2 Experimental section

2.1 Materials

In this study, the materials used were polyvinylpyrrolidone (PVP) (Sigma-Aldrich) with a number average molecular weight of 10 kDa, ethanol (Thermo Scientific Chemicals, 99.5% Extra Dry, AcroSeal), isopropanol (IPA) (Thermo Scientific Chemicals, 99.5%), and N,N-dimethylformamide (DMF) (Thermo Scientific Chemicals, 99.8%). The polymer solution was prepared by mixing PVP with ethanol as the primary solvent, allowing for concentrations ranging from 1 to 40 wt% PVP. For the substrate, glass slides (Fisher Scientific, SuperFrost) were selected, which underwent a pre-cleaning procedure involving purified Milli-Q water and isopropanol. Subsequently, the slides were dried using nitrogen gas and exposed to a UV ozone cleaner for 10 minutes.
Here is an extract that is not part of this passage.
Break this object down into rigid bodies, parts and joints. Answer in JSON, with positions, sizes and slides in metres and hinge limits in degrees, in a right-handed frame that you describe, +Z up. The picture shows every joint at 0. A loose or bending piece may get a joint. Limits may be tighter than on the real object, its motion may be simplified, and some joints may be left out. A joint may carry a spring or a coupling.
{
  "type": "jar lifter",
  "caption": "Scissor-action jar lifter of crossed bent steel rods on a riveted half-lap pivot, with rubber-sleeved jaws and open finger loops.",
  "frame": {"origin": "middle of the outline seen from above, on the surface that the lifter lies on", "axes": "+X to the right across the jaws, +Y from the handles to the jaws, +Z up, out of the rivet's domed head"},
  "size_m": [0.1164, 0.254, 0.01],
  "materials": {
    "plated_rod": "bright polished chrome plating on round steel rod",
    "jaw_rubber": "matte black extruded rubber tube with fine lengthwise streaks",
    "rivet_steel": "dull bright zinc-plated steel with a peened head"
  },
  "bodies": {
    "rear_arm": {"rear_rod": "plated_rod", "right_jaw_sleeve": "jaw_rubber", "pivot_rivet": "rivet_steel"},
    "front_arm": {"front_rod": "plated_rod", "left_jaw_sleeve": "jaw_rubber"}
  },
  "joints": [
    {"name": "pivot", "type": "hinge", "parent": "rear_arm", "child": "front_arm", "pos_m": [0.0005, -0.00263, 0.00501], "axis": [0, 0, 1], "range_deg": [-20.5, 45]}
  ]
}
2.2 Experimental procedure

Droplets with volumes ranging from 2 to 5 μL were carefully placed onto the prepared glass slides using an Eppendorf micropipette (1–20 μL) with an error tolerance of 0.3%. To minimise the impact of air currents, the deposition took place within a confined glass chamber. Within this chamber, a charge-coupled device (CCD) camera (FLIR, EOS-Flea 3) was utilised, capable of capturing images at a rate of 60 frames per second, thereby enabling detailed observations of the droplet's spreading and morphological evolution during the drying process. The temperature and relative humidity within the chamber were measured using a data logger (RS component), and the values ranged between 21–23 °C and 45–55% RH.

To measure the surface tension of the mixture, a custom-built pendant drop setup was employed in an enclosed environment containing ethanol to minimise the influence of evaporation. The acquired images were subsequently analysed using Opendrop software.⁴⁷ The viscosity of the polymer solution, with concentrations ranging from 1 to 40 wt%, was determined using a Kinexus Pro+ rheometer with a cup and bob accessory. The measurement of film thickness and the subsequent surface scan for morphology analysis were conducted using a Micro-Epsilon confocal thickness sensor (IFS 2405-3).

3 Results

3.1 Final deposition morphology

When the polymer droplet is placed on a smooth glass slide, it instantly spreads and wets the substrate. After the solvent evaporates, a film is formed on the surface. The state of this deposited film depends on the initial polymer concentration. For a solution of 10 kDa PVP in ethanol, the final film morphology is visualised as a function of initial concentration for a 5 μL droplet, and is shown in Fig. 1.

Fig. 1 Final droplet morphology of PVP after solvent evaporation, images were captured 50 seconds after deposition. Each droplet, pipetted onto the substrate, had a volume of 5 μL. Initial PVP concentrations in ethanol: (a) 5 wt%, (b) 10 wt%, (c) 20 wt%, and (d) 30 wt%.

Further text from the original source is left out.